ローマ教皇フランシスコが来年9月、即位後初めて米国を訪問することを、ローマ教皇庁(バチカン)が17日、発表した。米CNN(日本語版)などが報じた。
報道によると、教皇はペンシルベニア州フィラデルフィアで開催されるカトリック教会の「世界家族会議」に出席する。歴代の教皇では、ヨハネ・パウロ2世、パウロ6世、ベネディクト16世が在位中に訪米しており、教皇の訪米は、今回で4人目、2008年以来7年ぶりとなる。
世界家族会議は家族の重要さをたたえることを目的に、1994年にローマで開かれ、以後3年ごとに異なる都市で開催されている。現代社会における家族のあり方は、教皇フランシスコにとっても、大きなテーマの一つとなっている。
来年の会議は、9月22日から27日にわたって開催され、数日間のワークショップや講義、その他のさまざまな活動が予定されている。世界家族会議には、参加費を払った人であれば誰でも参加できる。教皇は27日の最終日に、1979年にヨハネ・パウロ2世が行ったように、市中心部の大通りでミサを執り行う予定だ。
3月のバチカン会議の際、すでに教皇はペンシルベニア州知事のトム・コルベット氏に訪米の意思を伝えていたことを、コルベット夫人が会見で明らかにしていた。今回の正式な発表は、「伝統的な家族の価値についての宗教間バチカン会議」の間になされ、連絡が入った現地時間午前3時半のフィラデルフィアには衝撃が走ったという。
ちょうど先週、1万人を超えるフィラデルフィアのカトリックの学生たちが、訪米を願い77歳の教皇を激励する手書きの手紙を送っており、フィラデルフィアのチャプット大司教は声明で、「神が教皇をフィラデルフィアへ導かれますようにと祈り続けた多くの人々の願いがかなった」と述べた。
フィラデルフィアのナッター市長も記者会見で、「フィラデルフィアにとって、歴史的で未曾有の日だ。これ以上に喜ばしいことはない」と語った。

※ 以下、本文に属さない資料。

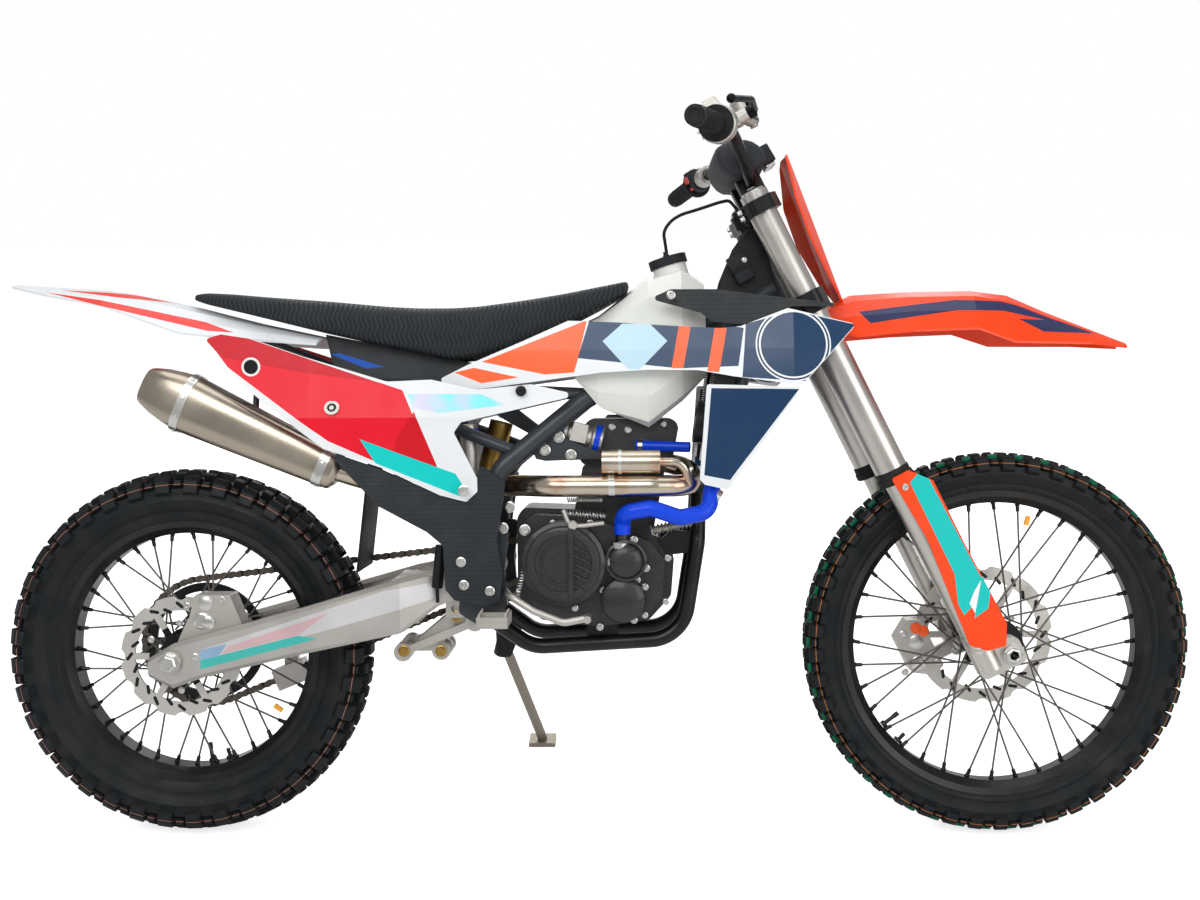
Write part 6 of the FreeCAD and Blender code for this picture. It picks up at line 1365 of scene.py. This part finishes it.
def make_cockpit():
    """The small display on the bar's front, the clamp bolts and the fittings of the front legs."""
    bm = bmesh.new()
    brick(bm, fork_place(986, 66, 0), (AHEAD, (0, 1, 0), UP_LEG), (22, 58, 34), 0.86)
    piece("display_case", bm, "steering", "black_plastic", bevel=2.0)
    bm = bmesh.new()
    brick(bm, fork_place(966, 64, 0), (AHEAD, (0, 1, 0), UP_LEG), (18, 50, 8), 0.9)
    piece("display_bracket", bm, "steering", "machined", bevel=1.0)
    spots = []
    for side in (RIGHT, LEFT):
        for up in (892, 904):
            spots.append(tuple(fork_place(up, -34, side * 112)))
        for up in (698, 712, 726):
            spots.append(tuple(fork_place(up, -36, side * 112)))
    bolts("clamp_bolts", spots, 4.2, 7, body="steering", way=tuple(-AHEAD))
    seen_bolts("fork_guard_bolts", [(979, 651), (905, 487)], -141, 6.0, 5, body="steering")
    rings = bmesh.new()
    for up in (0.0, 0.55):
        spot = fork_place(62 + 20 * up, -58 - 18 * up, 39.6)
        lathe(rings, [(0, 0), (10.5, 0), (10.5, 2.2), (8.5, 3.0), (0, 3.0)], spot, TO_RIGHT, 30)
    piece("caliper_rings", rings, "steering", "orange_plain")
    bm = bmesh.new()
    axle = Vector((WHEELBASE, 0, FRONT_Z))
    lathe(bm, [(8.6, 0), (15, 0), (15, 5), (12, 7), (8.6, 7)], axle + Vector((0, -131, 0)), TO_RIGHT, 6, closed=True)
    piece("front_axle_nut", bm, "steering", "machined", bevel=0.8)


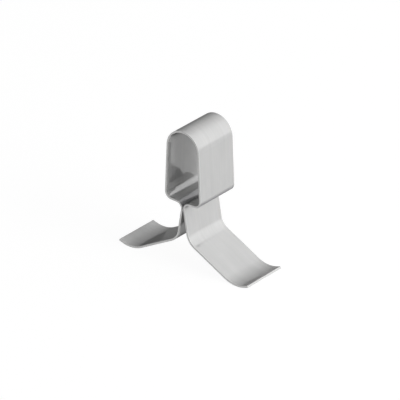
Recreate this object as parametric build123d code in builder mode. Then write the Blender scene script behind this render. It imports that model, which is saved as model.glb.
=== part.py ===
from build123d import *

import os
from math import cos, radians, sin

# Hold-down spring clip, bent from one flat strip of spring steel.
#
# The loop snaps over the bulb along the top edge of a thin rail, the neck pinches the rail's web, and the
# two legs press down on the panels that lie on either side of it. X runs across the rail, Y runs along it
# and Z points up. The clip stands on its two feet at Z = 0, with the middle of its neck over the origin.
# Lengths are in millimetres and angles in degrees, and the radii are the inside radii of the bends.

strip_width = 10.0
strip_thickness = 0.4

# The loop is an arch on two walls that flare towards the bottom.
arch_radius = 3.4
wall_length = 9.6
wall_flare = 2.5

# The shoulders turn in under the bulb, slope down a little, and turn down again at the neck.
shoulder_radius = 1.1
shoulder_slope = 2.0
neck_radius = 1.1
neck_gap = 0.05

# The legs are steep below the neck, and flatter past the knee. Both angles are taken from the vertical.
leg_splay = 9.5
leg_length = 4.7
knee_radius = 3.0
shin_splay = 62.0
shin_length = 8.2

# The feet curl up, so that they slide on the panels and don't dig in.
foot_radius = 5.6
toe_rise = 17.0
toe_length = 0.9

# The line that the strip follows runs through the middle of its thickness.
half_thickness = strip_thickness / 2
arch_line_radius = arch_radius + half_thickness
shoulder_line_radius = shoulder_radius + half_thickness
neck_line_radius = neck_radius + half_thickness
knee_line_radius = knee_radius + half_thickness
foot_line_radius = foot_radius + half_thickness

# The way that each straight stretch of the right half heads, turned from +X towards +Z. A heading of
# -90 is straight down, and one of -180 is straight inwards.
wall_heading = -90 + wall_flare
shoulder_heading = -180 + shoulder_slope
leg_heading = -90 + leg_splay
shin_heading = -90 + shin_splay
toe_heading = toe_rise

# The line is drawn from the top of the arch to the tip of the right foot, and mirrored.
with BuildLine() as bend_line:
    arch = JernArc((0, 0), (1, 0), arch_line_radius, wall_heading)
    wall = PolarLine(arch @ 1, wall_length, wall_heading)
    lower_corner = JernArc(wall @ 1, wall % 1, shoulder_line_radius, shoulder_heading - wall_heading)

    # The shoulder is as long as it takes to bring the bend of the neck in to the gap.
    neck_inset = neck_gap / 2 + half_thickness + neck_line_radius * (1 - sin(radians(shoulder_slope)))
    shoulder_length = ((lower_corner @ 1).X - neck_inset) / cos(radians(shoulder_slope))
    shoulder = PolarLine(lower_corner @ 1, shoulder_length, shoulder_heading)

    neck = JernArc(shoulder @ 1, shoulder % 1, neck_line_radius, leg_heading - shoulder_heading)
    leg = PolarLine(neck @ 1, leg_length, leg_heading)
    knee = JernArc(leg @ 1, leg % 1, knee_line_radius, shin_heading - leg_heading)
    shin = PolarLine(knee @ 1, shin_length, shin_heading)
    foot = JernArc(shin @ 1, shin % 1, foot_line_radius, toe_heading - shin_heading)
    toe = PolarLine(foot @ 1, toe_length, toe_heading)
    mirror(about=Plane.YZ)

# The undersides of the feet touch Z = 0.
arch_top_height = foot_line_radius + half_thickness - foot.arc_center.Y
bend_plane = Plane(origin=(0, 0, arch_top_height), x_dir=(1, 0, 0), z_dir=(0, -1, 0))

with BuildPart() as spring_clip:
    with BuildSketch(bend_plane):
        trace(bend_line.line, line_width=strip_thickness)
    extrude(amount=strip_width / 2, both=True)

spring_clip.part.label = "spring_clip"

os.makedirs("parts", exist_ok=True)
export_step(spring_clip.part, "parts/spring_clip.step")
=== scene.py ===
from collections import namedtuple
from math import ceil, cos, pi, radians, sin

import bmesh
import bpy
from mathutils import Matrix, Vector


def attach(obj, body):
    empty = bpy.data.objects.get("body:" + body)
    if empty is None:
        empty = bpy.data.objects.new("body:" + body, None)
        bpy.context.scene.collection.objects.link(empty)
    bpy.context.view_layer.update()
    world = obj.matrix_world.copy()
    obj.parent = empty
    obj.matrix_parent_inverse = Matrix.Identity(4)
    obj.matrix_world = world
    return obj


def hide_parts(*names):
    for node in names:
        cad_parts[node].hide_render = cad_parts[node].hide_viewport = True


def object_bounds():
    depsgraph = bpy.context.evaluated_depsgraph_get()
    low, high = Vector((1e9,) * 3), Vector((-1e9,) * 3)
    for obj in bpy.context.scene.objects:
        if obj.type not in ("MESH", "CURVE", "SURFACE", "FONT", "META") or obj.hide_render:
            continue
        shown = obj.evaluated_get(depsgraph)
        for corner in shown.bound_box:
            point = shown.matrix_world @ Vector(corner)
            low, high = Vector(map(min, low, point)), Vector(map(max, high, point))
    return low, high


# A flat spring clip, bent from one strip of rolled spring steel, on a white studio floor.
#
# The clip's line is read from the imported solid, and the strip is drawn along it again as an even mesh with
# true bends and softly broken edges. X runs across the rail, Y runs across the strip and Z points up.

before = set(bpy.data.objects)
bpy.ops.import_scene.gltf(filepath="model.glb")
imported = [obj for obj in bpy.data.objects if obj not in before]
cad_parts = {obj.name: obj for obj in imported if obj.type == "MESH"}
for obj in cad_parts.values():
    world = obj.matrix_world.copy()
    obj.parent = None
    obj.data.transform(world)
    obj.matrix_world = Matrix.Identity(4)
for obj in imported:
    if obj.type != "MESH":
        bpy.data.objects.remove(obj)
cad_low, cad_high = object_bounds()
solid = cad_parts["spring_clip"]
mm = 0.001

# How the solid's outline is read. Ends as near as this are the same place, a stretch that turns by less than
# this many radians is flat, and a corner that turns by more than this angle is sharp.
same_place = 0.001 * mm
flat_turn = 1e-4
sharp_turn = radians(45)

# How finely the strip is drawn.
flat_step = 0.5 * mm
bend_step = radians(3)
width_steps = 10
edge_steps = 4
edge_radius = 0.06 * mm

# The dulling of a bend and its painted shade fade out over this length of the strip.
bend_reach = 0.8 * mm

# The two finishes, as places in the mesh's list of materials.
rolled, sheared = 0, 1

# A stretch of the solid's outline: its two ends and the surface's normals there.
Stretch = namedtuple("Stretch", "start end start_normal end_normal")

# One ring of the strip's mesh: the middle of its section, the surface's normal, how far it is drawn in, how
# far along the strip it lies, and how tightly the strip is bent there. The bend is above 0 where it
# stretches the outer face, and below 0 where it stretches the inner one.
Ring = namedtuple("Ring", "centre normal inset along bend")


def front_stretches(node):
    """The stretches of a solid's outline on its front plane."""
    mesh = node.data
    front = min(vertex.co.y for vertex in mesh.vertices)
    stretches = []
    for face in mesh.polygons:
        places = {i: mesh.vertices[mesh.loops[i].vertex_index].co for i in face.loop_indices}
        corners = [i for i in places if places[i].y < front + same_place]

        # Only the faces along the strip that have a whole side on the front plane are of use.
        if abs(face.normal.y) > 0.5 or len(corners) != 2:
            continue
        ends = [places[i].xz for i in corners]
        normals = [mesh.corner_normals[i].vector.xz.normalized() for i in corners]
        if (ends[1] - ends[0]).cross(normals[0]) < 0:
            ends.reverse()
            normals.reverse()
        stretches.append(Stretch(*ends, *normals))
    return stretches


def outline_runs(stretches):
    """The closed outline, cut at its sharp corners into runs of stretches."""
    def key(place):
        return round(place.x / same_place), round(place.y / same_place)

    after = {key(stretch.start): stretch for stretch in stretches}
    loop = [stretches[0]]
    while len(loop) < len(stretches):
        loop.append(after[key(loop[-1].end)])
    turns = [loop[i - 1].end_normal.angle(loop[i].start_normal) for i in range(len(loop))]
    cuts = [i for i, turn in enumerate(turns) if turn > sharp_turn]
    loop = loop[cuts[0]:] + loop[:cuts[0]]
    cuts = [i - cuts[0] for i in cuts] + [len(loop)]
    return [loop[first:last] for first, last in zip(cuts, cuts[1:])]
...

会議の主催者は、100万人以上が教皇の訪米に合わせて、遠くは教皇の故郷南米などから、フィラデルフィアに来ることを予想しており、実際、フィラデルフィアの市中心から半径16キロメートル以内のホテルはすで予約で一杯だという。
教皇の訪米は非常に大規模な行事となるため、詳細な旅程の決定は、来年の秋近くまでかかるとされている。訪問地はフィラデルフィアだけでなく、国連総会への参加のためにニューヨークやワシントンDCにも訪れることが予想されている。また、家族に関する問題ばかりでなく、米国におけるカトリック聖職者の性的虐待スキャンダルなどの問題に、教皇がどのように取り組むのかなど、さまざまな観点から期待が高まっている。